The Swiss watch industry likes to think it is different, and businesses that have been manufacturing more or less the exact same product since the 18th century have reason to believe they can defy normal business wisdom as the world changes around them.

These venerable watchmakers, however, have not enjoyed centuries of uninterrupted success.

Many have failed multiple times and what has survived, thankfully, have been their names and their archive of historic references.

Most brands that lord it over the Swiss watch industry today had virtually no capital value when their names, and not much else, were rescued by incredible entrepreneurs that have built Richemont, Kering, LVMH and Swatch Group over the past 50 years.

I make this point not to besmirch the reputations of some truly exceptional watchmakers and business leaders, but to make the case that there is no god-given right for them to thrive in the future.

The industry is changing so dramatically now that only the nimble and exceptional are assured a future for another generation.

One trait that troubles me is how secretive, sensitive and thin-skinned the Swiss watch industry remains today.

These are characteristics that have might have been considered assets until 10 years’ ago, but I believe will be weaknesses in an era that increasingly values transparency and authenticity.

Right now — and I would not overstate this hypothesis — I believe we are already seeing the impact that CEOs who are open and accessible are making at brands like Audemars Piguet and Breitling.

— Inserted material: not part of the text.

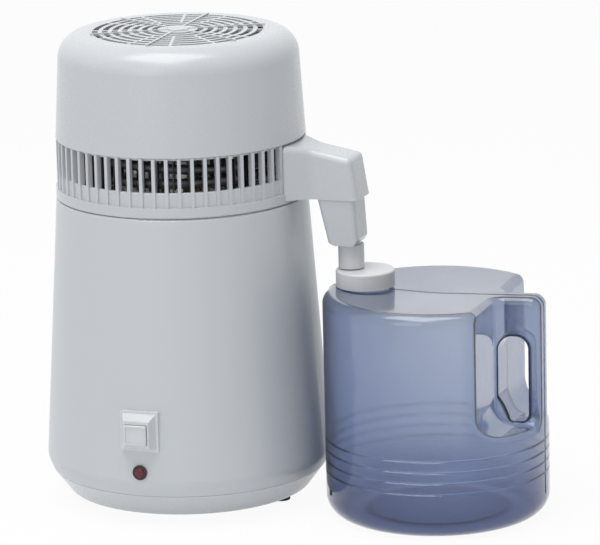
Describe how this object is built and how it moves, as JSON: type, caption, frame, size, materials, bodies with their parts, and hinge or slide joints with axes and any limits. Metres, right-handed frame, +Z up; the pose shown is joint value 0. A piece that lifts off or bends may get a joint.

The Wizard of Oz mystique of pulling levers from behind a curtain is hugely powerful for a time, but we all know how it ends.

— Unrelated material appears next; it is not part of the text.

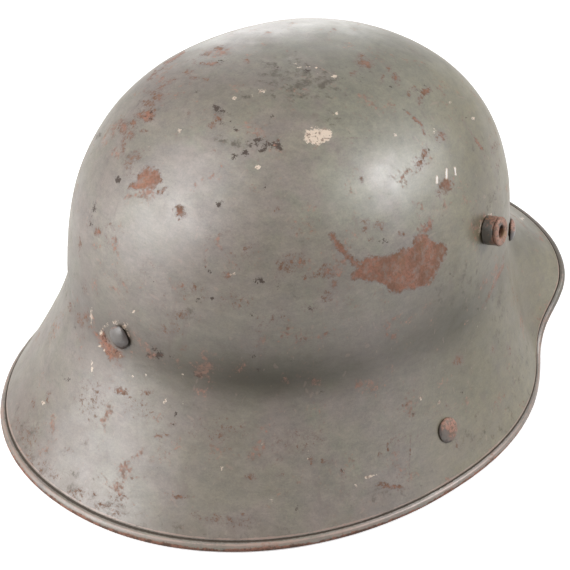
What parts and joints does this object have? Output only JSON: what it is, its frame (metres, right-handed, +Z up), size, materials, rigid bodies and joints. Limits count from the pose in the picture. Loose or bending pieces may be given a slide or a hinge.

I am not suggesting that the Swiss should throw away all the history and tradition that has brought them to the global leadership it enjoys today.

What I am saying is that it needs to be open to ideas, to challenge and to criticism.

Above all, the Swiss watch industry needs to stop being so sensitive and thin-skinned. These are not traits that the world values much these days.

Every new product is instantly reviewed on social media by millions of enthusiasts whose voices need to be heard.

Strategy should not necessarily be dictated by the social media mob, but it cannot be ignored, and nor should the views of more expert commentators who have ideas on how things can change and voice them only because they want this industry to thrive for centuries to come.